** begin Dataset excerpt **
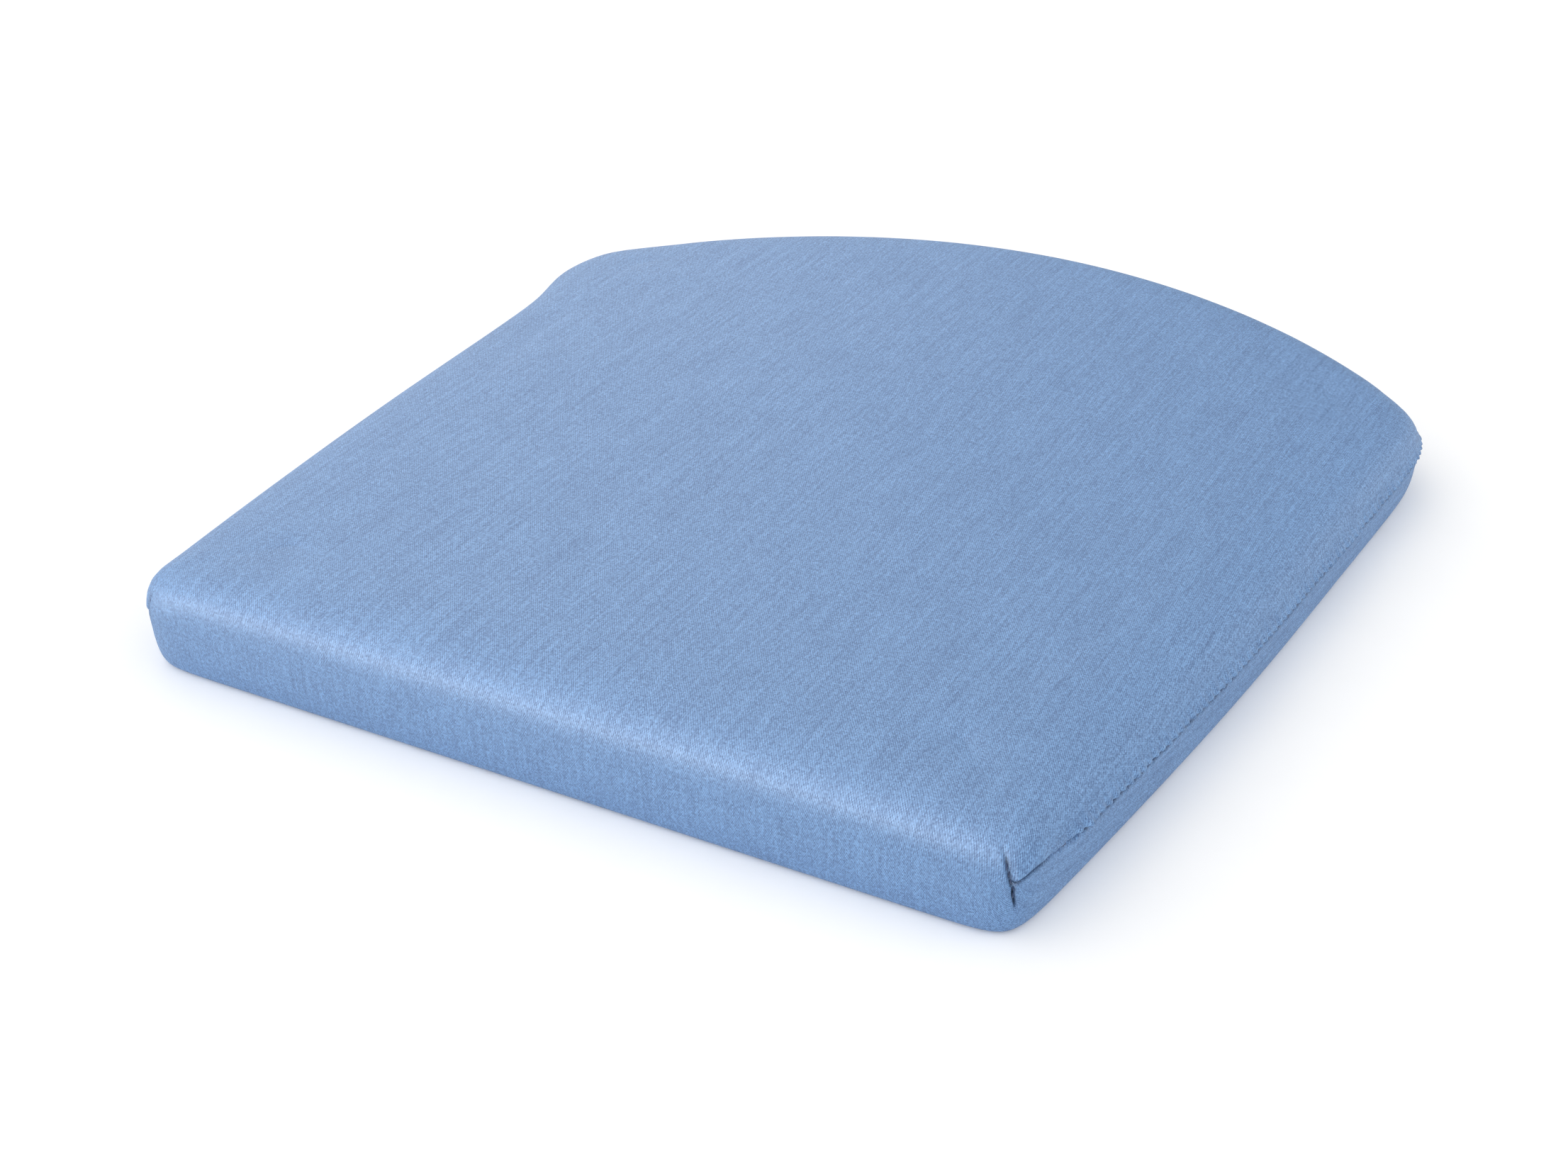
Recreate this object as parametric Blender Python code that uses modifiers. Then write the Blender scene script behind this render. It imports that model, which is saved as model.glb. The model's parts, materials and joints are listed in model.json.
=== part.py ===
"""Arched back cushion: a zipped fabric cover on a foam pad in a wadding wrap. Metres, +Z up.

The frame's origin is the middle of the cushion's footprint, on the surface that it lies on.
-Y is the straight edge, +Y the arched edge with the zip, and +X the right-hand side.
"""

import math

import bmesh
import bpy
from mathutils import Vector

# Cushion outline in plan
DEPTH = 0.480
SIDE_DEPTH = 0.390
FRONT_WIDTH = 0.370
BACK_WIDTH = 0.435
FRONT_CORNER_RADIUS = 0.024
BACK_CORNER_RADIUS = 0.016
SMALLEST_CORNER_RADIUS = 0.003
ARC_STEP = math.radians(2.5)
CORNER_STEP = math.radians(18.0)

# Cushion thickness
THICKNESS = 0.042
CROWN = 0.004
BACK_CORNER_DROP = 0.008
EDGE_ROLL = 0.009
GRID_CELL = 0.045

# Layers, from the outside in
GAP = 0.0004
COVER_WALL = 0.0009
ZIP_SPACE = 0.0026
WADDING = 0.006
WADDING_MOUTH_HEIGHT = 0.006

# Zip along the arched edge
ZIP_HEIGHT = 0.0195
SLIT_HALF_ANGLE = math.radians(33.9)
SLIT_HEIGHT = 0.0098
TAPE_HALF_ANGLE = math.radians(35.5)
TAPE_EDGE = 0.0010
TAPE_REACH = 0.0102
TAPE_THICKNESS = 0.0005
TEETH_HALF_ANGLE = math.radians(32.5)
TEETH_PER_ROW = 70
TEETH_GAP = 0.0006
TEETH_REACH = 0.0022
TOOTH_DEPTH = 0.0007
TEETH_THICKNESS = 0.0011
STOP_HALF_ANGLE = math.radians(33.0)
STOP_LENGTH = 0.0016
PARK_ANGLE = math.radians(31.7)

# Slider and pull tab
SLIDER_LENGTH = 0.0090
SLIDER_HEIGHT = 0.0068
PLATE = 0.0010
FLANGE = 0.0007
NECK_LENGTH = 0.0030
NECK_THICKNESS = 0.0005
BRIDGE_LENGTH = 0.0050
BRIDGE_WIDTH = 0.0016
BRIDGE_LEG = 0.0010
BRIDGE_BAR = 0.0006
TUNNEL_HEIGHT = 0.0013
TAB_LENGTH = 0.0220
TAB_WIDTH = 0.0058
TAB_THICKNESS = 0.0007
TAB_EYE_LENGTH = 0.0032
TAB_EYE_WIDTH = 0.0024
TAB_GRIP_HOLE_RADIUS = 0.0011

# Threads, tacks and label
THREAD_RADIUS = 0.00035
SEAM_FRONT_HEIGHT = 0.0260
SEAM_BACK_HEIGHT = 0.0200
ZIP_STITCH_OFFSET = 0.0070
SEAM_STEP = 0.018
DART_LOW = 0.0100
DART_HIGH = 0.0330
DART_POINTS = 7
TACK_HEIGHT = 0.0110
TACK_WIDTH = 0.0014
TACK_THICKNESS = 0.0006
TACK_ANGLE = math.radians(34.4)
LABEL_WIDTH = 0.030
LABEL_HEIGHT = 0.0150
LABEL_THICKNESS = 0.0005
LABEL_CENTRE_Y = 0.060

THREAD_OFFSET = GAP + THREAD_RADIUS
THREAD_PROUD = THREAD_OFFSET + THREAD_RADIUS
Y_FRONT = -(DEPTH + THREAD_PROUD) / 2
SAGITTA = DEPTH - SIDE_DEPTH
ARC_RADIUS = ((BACK_WIDTH / 2) ** 2 + SAGITTA ** 2) / (2 * SAGITTA)
ARC_CENTRE = Vector((0.0, Y_FRONT + DEPTH - ARC_RADIUS))
SIDE_SPLAY = math.atan2((BACK_WIDTH - FRONT_WIDTH) / 2, SIDE_DEPTH)
SIDE_NORMAL = Vector((math.cos(SIDE_SPLAY), -math.sin(SIDE_SPLAY)))
SIDE_ALONG = Vector((math.sin(SIDE_SPLAY), math.cos(SIDE_SPLAY)))
SIDE_DISTANCE = SIDE_NORMAL.dot(Vector((FRONT_WIDTH / 2, Y_FRONT)))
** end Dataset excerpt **
◆ Aim of the task ◆
Print the material above once more, exactly.

◆ Complete response ◆
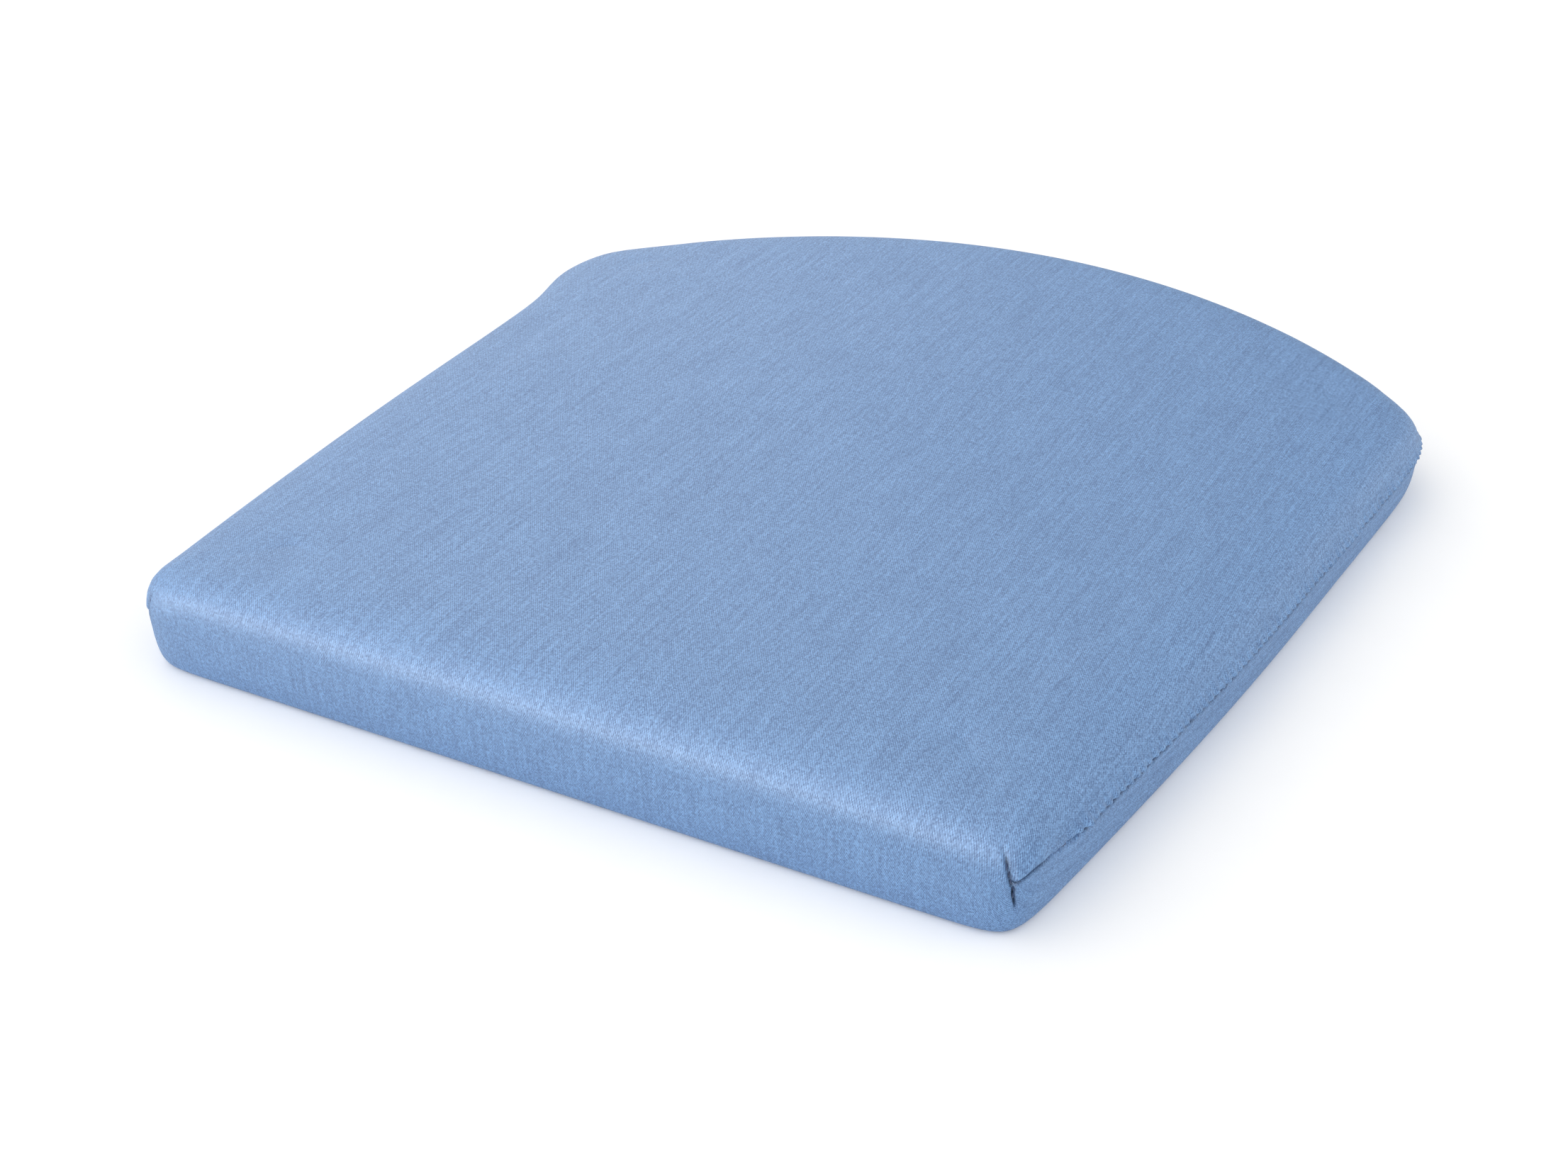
Recreate this object as parametric Blender Python code that uses modifiers. Then write the Blender scene script behind this render. It imports that model, which is saved as model.glb. The model's parts, materials and joints are listed in model.json.
=== part.py ===
"""Arched back cushion: a zipped fabric cover on a foam pad in a wadding wrap. Metres, +Z up.

The frame's origin is the middle of the cushion's footprint, on the surface that it lies on.
-Y is the straight edge, +Y the arched edge with the zip, and +X the right-hand side.
"""

import math

import bmesh
import bpy
from mathutils import Vector

# Cushion outline in plan
DEPTH = 0.480
SIDE_DEPTH = 0.390
FRONT_WIDTH = 0.370
BACK_WIDTH = 0.435
FRONT_CORNER_RADIUS = 0.024
BACK_CORNER_RADIUS = 0.016
SMALLEST_CORNER_RADIUS = 0.003
ARC_STEP = math.radians(2.5)
CORNER_STEP = math.radians(18.0)

# Cushion thickness
THICKNESS = 0.042
CROWN = 0.004
BACK_CORNER_DROP = 0.008
EDGE_ROLL = 0.009
GRID_CELL = 0.045

# Layers, from the outside in
GAP = 0.0004
COVER_WALL = 0.0009
ZIP_SPACE = 0.0026
WADDING = 0.006
WADDING_MOUTH_HEIGHT = 0.006

# Zip along the arched edge
ZIP_HEIGHT = 0.0195
SLIT_HALF_ANGLE = math.radians(33.9)
SLIT_HEIGHT = 0.0098
TAPE_HALF_ANGLE = math.radians(35.5)
TAPE_EDGE = 0.0010
TAPE_REACH = 0.0102
TAPE_THICKNESS = 0.0005
TEETH_HALF_ANGLE = math.radians(32.5)
TEETH_PER_ROW = 70
TEETH_GAP = 0.0006
TEETH_REACH = 0.0022
TOOTH_DEPTH = 0.0007
TEETH_THICKNESS = 0.0011
STOP_HALF_ANGLE = math.radians(33.0)
STOP_LENGTH = 0.0016
PARK_ANGLE = math.radians(31.7)

# Slider and pull tab
SLIDER_LENGTH = 0.0090
SLIDER_HEIGHT = 0.0068
PLATE = 0.0010
FLANGE = 0.0007
NECK_LENGTH = 0.0030
NECK_THICKNESS = 0.0005
BRIDGE_LENGTH = 0.0050
BRIDGE_WIDTH = 0.0016
BRIDGE_LEG = 0.0010
BRIDGE_BAR = 0.0006
TUNNEL_HEIGHT = 0.0013
TAB_LENGTH = 0.0220
TAB_WIDTH = 0.0058
TAB_THICKNESS = 0.0007
TAB_EYE_LENGTH = 0.0032
TAB_EYE_WIDTH = 0.0024
TAB_GRIP_HOLE_RADIUS = 0.0011

# Threads, tacks and label
THREAD_RADIUS = 0.00035
SEAM_FRONT_HEIGHT = 0.0260
SEAM_BACK_HEIGHT = 0.0200
ZIP_STITCH_OFFSET = 0.0070
SEAM_STEP = 0.018
DART_LOW = 0.0100
DART_HIGH = 0.0330
DART_POINTS = 7
TACK_HEIGHT = 0.0110
TACK_WIDTH = 0.0014
TACK_THICKNESS = 0.0006
TACK_ANGLE = math.radians(34.4)
LABEL_WIDTH = 0.030
LABEL_HEIGHT = 0.0150
LABEL_THICKNESS = 0.0005
LABEL_CENTRE_Y = 0.060

THREAD_OFFSET = GAP + THREAD_RADIUS
THREAD_PROUD = THREAD_OFFSET + THREAD_RADIUS
Y_FRONT = -(DEPTH + THREAD_PROUD) / 2
SAGITTA = DEPTH - SIDE_DEPTH
ARC_RADIUS = ((BACK_WIDTH / 2) ** 2 + SAGITTA ** 2) / (2 * SAGITTA)
ARC_CENTRE = Vector((0.0, Y_FRONT + DEPTH - ARC_RADIUS))
SIDE_SPLAY = math.atan2((BACK_WIDTH - FRONT_WIDTH) / 2, SIDE_DEPTH)
SIDE_NORMAL = Vector((math.cos(SIDE_SPLAY), -math.sin(SIDE_SPLAY)))
SIDE_ALONG = Vector((math.sin(SIDE_SPLAY), math.cos(SIDE_SPLAY)))
SIDE_DISTANCE = SIDE_NORMAL.dot(Vector((FRONT_WIDTH / 2, Y_FRONT)))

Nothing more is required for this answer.